Figure 9 - Enlargement Showing Purple Fringing Photo by Hayden Kirchner, Creative Commons License
Figure 10 - 4x4 Bayer Filter Pattern Source: Automated Vision Systems Inc.
Suppose, instead of the Bayer pattern on adjacent pixels, a four-by-four array of small neighboring pixels had color filters and the image sensor could bin, that is, combine, the signals from pixels with the same color filters. This would virtually eliminate the purple fringe and also, through binning, reduce the effect of photon shot noise.
The idea for three color filters, red, green, and blue, is to reproduce most of the color gamut visible to humans that have three different color sensors, cones, on the retina. For a different model, look at the mantis shrimp. Its eyes have twelve different cones enabling it to see beyond the visible spectrum into ultraviolet and infrared. Not only can the mantis shrimp see wavelengths not visible to humans, it has the potential to differentiate colors better than humans. The mantis shrimp is also able to sense the polarization of light.>
Figure 11 - Mantis Shrimp Photo by Francois Libert, Creative Commons License
Figure 12 - Multi-Spectral and Polarization Filter Pattern Source: Automated Vision Systems Inc.
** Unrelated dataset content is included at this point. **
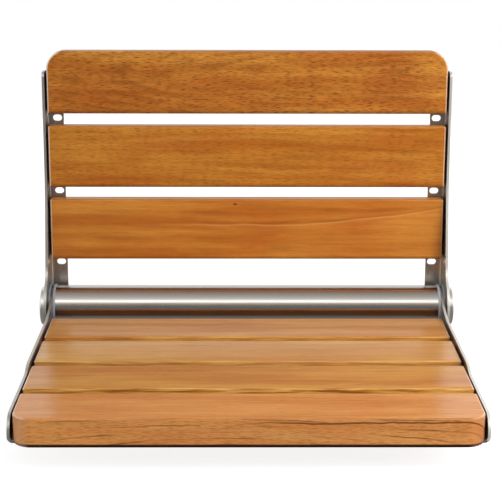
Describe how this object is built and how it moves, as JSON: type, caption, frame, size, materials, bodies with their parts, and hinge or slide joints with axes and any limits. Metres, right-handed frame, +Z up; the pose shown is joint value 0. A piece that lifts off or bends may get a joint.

Returning to the four-by-four group of small pixels, it would be possible to use a range of color filters to extend the color gamut and discrimination and also to sense polarization of light. This arrangement would introduce the ability to perform multi-spectral or hyperspectral imaging into 2D image sensors.
In conclusion, pixels will shrink driven by cost pressures of consumer devices where the engineer cost to mitigate their limitation is amortized over huge volumes. For most technical imaging, the pixel size will likely stay around 3µm where noise is more manageable and lenses more practical to design and manufacture. However, groups of small pixels used in unique ways may also open new imaging opportunities.